(Provided material)
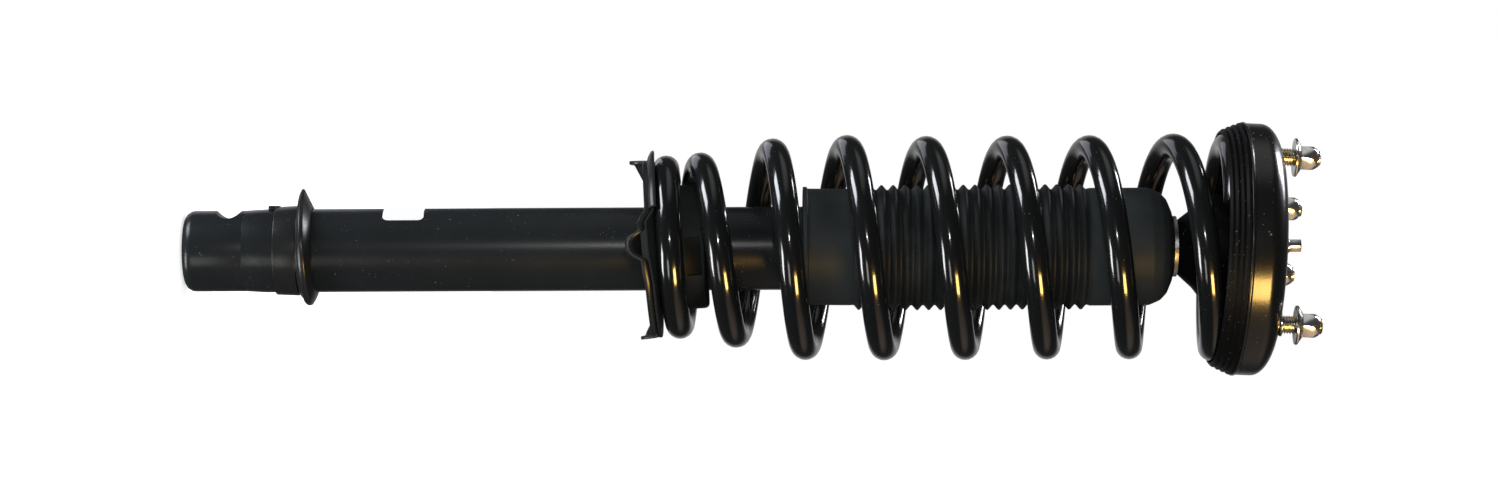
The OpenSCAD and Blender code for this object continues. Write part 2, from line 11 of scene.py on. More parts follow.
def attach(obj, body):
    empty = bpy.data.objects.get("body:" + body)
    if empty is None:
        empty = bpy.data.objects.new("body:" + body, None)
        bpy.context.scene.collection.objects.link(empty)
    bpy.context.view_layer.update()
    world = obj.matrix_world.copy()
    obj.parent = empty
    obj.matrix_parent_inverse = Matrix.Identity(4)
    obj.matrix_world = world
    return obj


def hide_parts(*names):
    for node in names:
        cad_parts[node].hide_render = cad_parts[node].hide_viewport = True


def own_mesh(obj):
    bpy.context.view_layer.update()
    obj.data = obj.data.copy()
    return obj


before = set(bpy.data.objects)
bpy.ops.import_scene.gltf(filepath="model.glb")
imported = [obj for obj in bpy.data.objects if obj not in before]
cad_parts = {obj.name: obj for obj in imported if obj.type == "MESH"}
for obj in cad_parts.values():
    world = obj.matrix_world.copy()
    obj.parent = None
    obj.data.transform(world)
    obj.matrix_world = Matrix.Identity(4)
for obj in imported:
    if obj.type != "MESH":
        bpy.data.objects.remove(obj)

bl_info = {
    "name": "Suspension strut",
    "version": (1, 0, 0),
    "blender": (4, 5, 0),
    "location": "View3D > Sidebar > Strut",
    "description": "Builds the visible pieces, finishes and stage of a coil-over suspension strut",
    "category": "Object",
}

MM = 0.001
FIXED, MOVING = "damper_body", "rod_assembly"

# Places, in millimetres along the strut's axis from the pinch groove.
SEAT_Z, SEAT_TILT = 240.1, -3.5
FACE_Z, MOUNT_TILT, TILT_Z = 585.1, 2.8, 531.0
FLANGE_Z, FLANGE_TILT = 43.2, -3.0
SEAT_PLACE = Matrix.Translation((0, 0, SEAT_Z)) @ Matrix.Rotation(radians(SEAT_TILT), 4, "Y")
# the mount tilts about a point on the rod
MOUNT_PLACE = (Matrix.Translation((0, 0, TILT_Z)) @ Matrix.Rotation(radians(MOUNT_TILT), 4, "Y")
               @ Matrix.Translation((0, 0, FACE_Z - TILT_Z)))
BASE_Z, STEP_Z = -24.6, 9.0
TUBE_R, CLAMP_R, TUBE_TOP = 23.3, 22.6, 366.0
GROOVE_R, GROOVE_DEPTH = 8.1, 4.5
SLEEVE_LOW, SLEEVE_HIGH = 26.3, 39.1
SEAT_R, HUB_R, NECK_R = 49.2, 34.8, 33.0
STUDS = ((168, 10), (117, 6), (76, 4), (-41, 8))
STUD_CIRCLE, STUD_R, STUD_OVER = 54.0, 5.0, 14.8
# height, hexagon across flats and flange radius of the nuts on the studs and on the rod
STUD_NUT, ROD_NUT, ROD_NUT_Z = (13, 13, 11), (9.5, 15, 9.4), 579.5
ROD_R, THREAD_R, ROD_SHOULDER, ROD_TIP = 6.25, 5.0, 527.5, 599.6


# ---------------------------------------------------------------- what a user would change


def user_colour(name, description, default):
    """A colour that a user can change."""
    return bpy.props.FloatVectorProperty(
        name=name, description=description, subtype="COLOR", size=4, default=default, min=0, max=1)


class StrutSizes(bpy.types.PropertyGroup):
    """Sizes of the dressed pieces."""

    wire_diameter: bpy.props.FloatProperty(
        name="Wire diameter", description="Diameter of the spring's wire",
        default=0.014, min=0.012, max=0.0145, unit="LENGTH")
    wire_steps: bpy.props.IntProperty(
        name="Wire steps", description="Sections of wire in one turn of the spring",
        default=64, min=24, max=96)
    thread_pitch: bpy.props.FloatProperty(
        name="Thread pitch", description="Pitch of the studs' and the rod's threads",
        default=0.0015, min=0.001, max=0.002, unit="LENGTH")
    sheet: bpy.props.FloatProperty(
        name="Seat sheet", description="Thickness of the lower seat's pressed sheet",
        default=0.0018, min=0.001, max=0.003, unit="LENGTH")
    turns: bpy.props.IntProperty(
        name="Turned sides", description="Sides of a piece turned round the axis",
        default=160, min=48, max=256)


class StrutFinishes(bpy.types.PropertyGroup):
    """Colours of the paints, rubbers and platings."""

    tube: user_colour("Tube paint", "Satin paint of the damper tube", (0.0125, 0.0145, 0.0155, 1))
    seat: user_colour(
        "Seat paint", "Paint of the pressed seat, sleeve and flange",
        (0.0125, 0.0138, 0.0138, 1))
    spring: user_colour("Spring paint", "Gloss powder coat of the spring", (0.0055, 0.006, 0.0062, 1))
    housing: user_colour("Housing paint", "Gloss paint of the mount's housing", (0.0065, 0.0065, 0.0068, 1))
    boot: user_colour("Boot", "Moulded boot round the rod", (0.027, 0.0325, 0.034, 1))
    pad: user_colour("Seat pad", "Rubber pad under the first coil", (0.02, 0.0235, 0.0235, 1))
    rubber: user_colour("Rubber", "Bushes, insulator ring, seal and bumper", (0.004, 0.0042, 0.0043, 1))
    zinc: user_colour(
        "Zinc plate", "Yellow zinc on the studs, washer and rod nut, and the cast on the stud nuts",
        (0.74, 0.62, 0.36, 1))
    label: user_colour("Label", "Blank paper label", (0.82, 0.82, 0.8, 1))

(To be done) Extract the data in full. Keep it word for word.

(Written response)
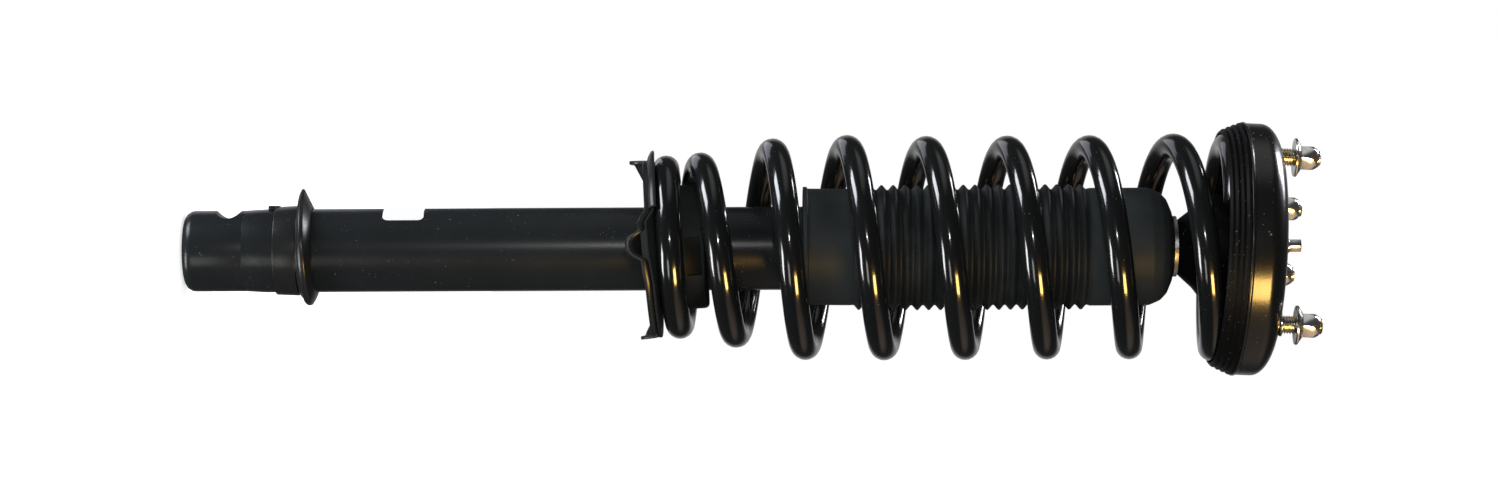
The OpenSCAD and Blender code for this object continues. Write part 2, from line 11 of scene.py on. More parts follow.
def attach(obj, body):
    empty = bpy.data.objects.get("body:" + body)
    if empty is None:
        empty = bpy.data.objects.new("body:" + body, None)
        bpy.context.scene.collection.objects.link(empty)
    bpy.context.view_layer.update()
    world = obj.matrix_world.copy()
    obj.parent = empty
    obj.matrix_parent_inverse = Matrix.Identity(4)
    obj.matrix_world = world
    return obj


def hide_parts(*names):
    for node in names:
        cad_parts[node].hide_render = cad_parts[node].hide_viewport = True


def own_mesh(obj):
    bpy.context.view_layer.update()
    obj.data = obj.data.copy()
    return obj


before = set(bpy.data.objects)
bpy.ops.import_scene.gltf(filepath="model.glb")
imported = [obj for obj in bpy.data.objects if obj not in before]
cad_parts = {obj.name: obj for obj in imported if obj.type == "MESH"}
for obj in cad_parts.values():
    world = obj.matrix_world.copy()
    obj.parent = None
    obj.data.transform(world)
    obj.matrix_world = Matrix.Identity(4)
for obj in imported:
    if obj.type != "MESH":
        bpy.data.objects.remove(obj)

bl_info = {
    "name": "Suspension strut",
    "version": (1, 0, 0),
    "blender": (4, 5, 0),
    "location": "View3D > Sidebar > Strut",
    "description": "Builds the visible pieces, finishes and stage of a coil-over suspension strut",
    "category": "Object",
}

MM = 0.001
FIXED, MOVING = "damper_body", "rod_assembly"

# Places, in millimetres along the strut's axis from the pinch groove.
SEAT_Z, SEAT_TILT = 240.1, -3.5
FACE_Z, MOUNT_TILT, TILT_Z = 585.1, 2.8, 531.0
FLANGE_Z, FLANGE_TILT = 43.2, -3.0
SEAT_PLACE = Matrix.Translation((0, 0, SEAT_Z)) @ Matrix.Rotation(radians(SEAT_TILT), 4, "Y")
# the mount tilts about a point on the rod
MOUNT_PLACE = (Matrix.Translation((0, 0, TILT_Z)) @ Matrix.Rotation(radians(MOUNT_TILT), 4, "Y")
               @ Matrix.Translation((0, 0, FACE_Z - TILT_Z)))
BASE_Z, STEP_Z = -24.6, 9.0
TUBE_R, CLAMP_R, TUBE_TOP = 23.3, 22.6, 366.0
GROOVE_R, GROOVE_DEPTH = 8.1, 4.5
SLEEVE_LOW, SLEEVE_HIGH = 26.3, 39.1
SEAT_R, HUB_R, NECK_R = 49.2, 34.8, 33.0
STUDS = ((168, 10), (117, 6), (76, 4), (-41, 8))
STUD_CIRCLE, STUD_R, STUD_OVER = 54.0, 5.0, 14.8
# height, hexagon across flats and flange radius of the nuts on the studs and on the rod
STUD_NUT, ROD_NUT, ROD_NUT_Z = (13, 13, 11), (9.5, 15, 9.4), 579.5
ROD_R, THREAD_R, ROD_SHOULDER, ROD_TIP = 6.25, 5.0, 527.5, 599.6


# ---------------------------------------------------------------- what a user would change


def user_colour(name, description, default):
    """A colour that a user can change."""
    return bpy.props.FloatVectorProperty(
        name=name, description=description, subtype="COLOR", size=4, default=default, min=0, max=1)


class StrutSizes(bpy.types.PropertyGroup):
    """Sizes of the dressed pieces."""

    wire_diameter: bpy.props.FloatProperty(
        name="Wire diameter", description="Diameter of the spring's wire",
        default=0.014, min=0.012, max=0.0145, unit="LENGTH")
    wire_steps: bpy.props.IntProperty(
        name="Wire steps", description="Sections of wire in one turn of the spring",
        default=64, min=24, max=96)
    thread_pitch: bpy.props.FloatProperty(
        name="Thread pitch", description="Pitch of the studs' and the rod's threads",
        default=0.0015, min=0.001, max=0.002, unit="LENGTH")
    sheet: bpy.props.FloatProperty(
        name="Seat sheet", description="Thickness of the lower seat's pressed sheet",
        default=0.0018, min=0.001, max=0.003, unit="LENGTH")
    turns: bpy.props.IntProperty(
        name="Turned sides", description="Sides of a piece turned round the axis",
        default=160, min=48, max=256)


class StrutFinishes(bpy.types.PropertyGroup):
    """Colours of the paints, rubbers and platings."""

    tube: user_colour("Tube paint", "Satin paint of the damper tube", (0.0125, 0.0145, 0.0155, 1))
    seat: user_colour(
        "Seat paint", "Paint of the pressed seat, sleeve and flange",
        (0.0125, 0.0138, 0.0138, 1))
    spring: user_colour("Spring paint", "Gloss powder coat of the spring", (0.0055, 0.006, 0.0062, 1))
    housing: user_colour("Housing paint", "Gloss paint of the mount's housing", (0.0065, 0.0065, 0.0068, 1))
    boot: user_colour("Boot", "Moulded boot round the rod", (0.027, 0.0325, 0.034, 1))
    pad: user_colour("Seat pad", "Rubber pad under the first coil", (0.02, 0.0235, 0.0235, 1))
    rubber: user_colour("Rubber", "Bushes, insulator ring, seal and bumper", (0.004, 0.0042, 0.0043, 1))
    zinc: user_colour(
        "Zinc plate", "Yellow zinc on the studs, washer and rod nut, and the cast on the stud nuts",
        (0.74, 0.62, 0.36, 1))
    label: user_colour("Label", "Blank paper label", (0.82, 0.82, 0.8, 1))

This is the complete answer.